Faced with a target of 184 in 50 overs at an asking rate of 3.68, did Clarke really have to face throw-downs from a member of the support staff in public view during the 40-minute dinner break of his 245th ODI? Would his mates have really made heavy weather of the simplistic target like the West Indies did back in 1983?

Probably not. But Clarke did what he had to. He didn't want to leave anything to chance. Not in his final outing in yellow. Not at the MCG. And surely not in the World Cup final. Like the Bard put it, "It is not in the stars to hold our destiny but in ourselves."

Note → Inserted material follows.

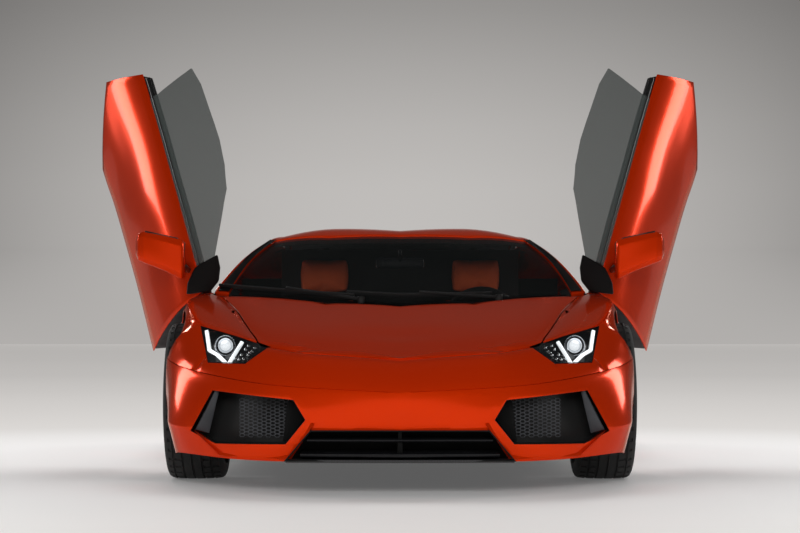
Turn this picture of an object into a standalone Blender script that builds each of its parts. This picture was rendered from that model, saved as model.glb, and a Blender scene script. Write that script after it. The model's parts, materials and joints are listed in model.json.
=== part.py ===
"""A two-seat mid-engined coupe with scissor doors, parked with both doors raised.

Metres. +Z is up, the nose points along -Y, and the car's left is +X. The origin is on the ground, in the
middle of the car's length and width.
"""
import math

import bmesh
import bpy
from mathutils import Matrix, Vector

# Driving dimensions of the whole car
HALF_WIDTH = 1.015
HEIGHT = 1.136
WHEELBASE = 2.700
FRONT_AXLE_Y = -1.300
REAR_AXLE_Y = FRONT_AXLE_Y + WHEELBASE

# Gaps and walls
SHUT_GAP = 0.0115
SEAT_GAP = 0.0004
RUNNING_GAP = 0.0055
OVERRUN = 0.020
SKIN_WALL = 0.022
LID_WALL = 0.024
DOOR_WALL = 0.075
GLASS_WALL = 0.005
BUMPER_WALL = SKIN_WALL
PLATE = 0.022

# Wheels: tyre and rim sizes, and how far the wheels stand inside the body's sides
FRONT_TYRE_RADIUS = 0.3305
FRONT_TYRE_WIDTH = 0.255
REAR_TYRE_RADIUS = 0.3545
REAR_TYRE_WIDTH = 0.335
TYRE_WALL_HEIGHT = 0.0805
FRONT_TYRE_COVER = 0.0275
REAR_TYRE_COVER = 0.020
FRONT_WHEEL_X = HALF_WIDTH - FRONT_TYRE_COVER - FRONT_TYRE_WIDTH / 2
REAR_WHEEL_X = HALF_WIDTH - REAR_TYRE_COVER - REAR_TYRE_WIDTH / 2
ARCH_CLEARANCE = 0.058
ARCH_INNER_X = 0.800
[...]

The outcome was fruitful. A little over two hours later, Clarke marshalled the boundary line like he owned it. Smiling, chuckling, clapping, high-fiving and joking, he waited for Steve Smith to do the honours. When the heir apparent pulled Matt Henry to the midwicket fence, Clarke watched the ball trickle past the boundary line. And when it finally did, he ran onto the field and embraced Smith and Shane Watson, already immersed in frenzied celebrations. And that's how Australia won their fifth World Cup at 9:05 pm local time in front of 93,013 fans, the highest-ever gathering at an ODI in Australia. That the contest was utterly one-sided didn't matter in the ultimate analysis.

If not for a harmless delivery from Henry, Clarke would have probably hit the winning runs himself. So breezy was his knock and so reassuring his presence was his 74, at better than a run a ball, that it ensured the final was over an hour and a quarter before the scheduled finish. It gave Australia the unique distinction of having won cricket's biggest prize on every continent that's livable and counts cricket as a sport — Asia in 1987, Europe in 1999, Africa in 2003, North America in 2007 and, now, at home in 2015. Phew!

Clarke's stay in the middle was an extension of the 204 fruitful minutes Australia fielded to put the high-flying Kiwis in their place. His farewell dig turned out to be a strokeful innings replete with 10 fours, most of them sweetly timed, and an elegant straight six.

But the credit for the seven-wicket victory, achieved with a whopping 101 deliveries to spare, has to go to the two Mitchells — Starc (2/20), Johnson (3/30) — and James Faulkner (3/36). Each of them dumped the tournament's 'pitch it short' strategy and opted for the good-old fashioned full-length deliveries, especially the yorker. If Player of the Tournament Starc got half the job done by removing Brendon McCullum in the first over, then Johnson was all pace and focus throughout his nine overs. But it was Faulkner, the slowest and least threatening of the lot, who ran away with the Man of the Match award. By picking up two wickets in the first three balls of the batting powerplay, Faulkner broke New Zealand's only meaningful partnership and, with it their collective backs.

The 111-run for the fourth wicket between Ross Taylor (40) and Grant Elliott (83) saved the first-time finalists from embarrassment more than anything else. Faulkner, who had Taylor caught behind off a leg-cutter with Brad Haddin taking a superb one-hander, did one better by clean-bowling Corey Anderson for a second-ball duck. At 150/5, there wasn't much New Zealand could do even though the free-flowing Elliott looked like he was carrying on from where he left in Auckland. There were no miracles. The Kiwis lost their last five wickets for 32 runs.

When Australia lost Aaron Finch, caught and bowled by Trent Boult, in the second over, the Australian half (OK, four-fifth) of the crowd gaped in wonder. They would have been reduced to 26/2 had McCullum not removed the second slip. But Warner took that chance, and a third consecutive boundary, to leave Tim Southee stranded. Warner (45) and Smith (56 not out) added 61 in quick time before Henry had the former caught off a mistimed pull.
The remainder of the evening belonged to Smith, Clarke, their 112-run stand and, of course, Phil Hughes, to whom the victory was dedicated. As ICC chairman N Srinivasan, booed nevertheless, handed over the trophy to Michael Clarke, World Cup ambassador Sachin Tendulkar watched from just a few metres away. He knew exactly how the Aussies were feeling. Ah, Mumbai to Melbourne! Over to England 2019.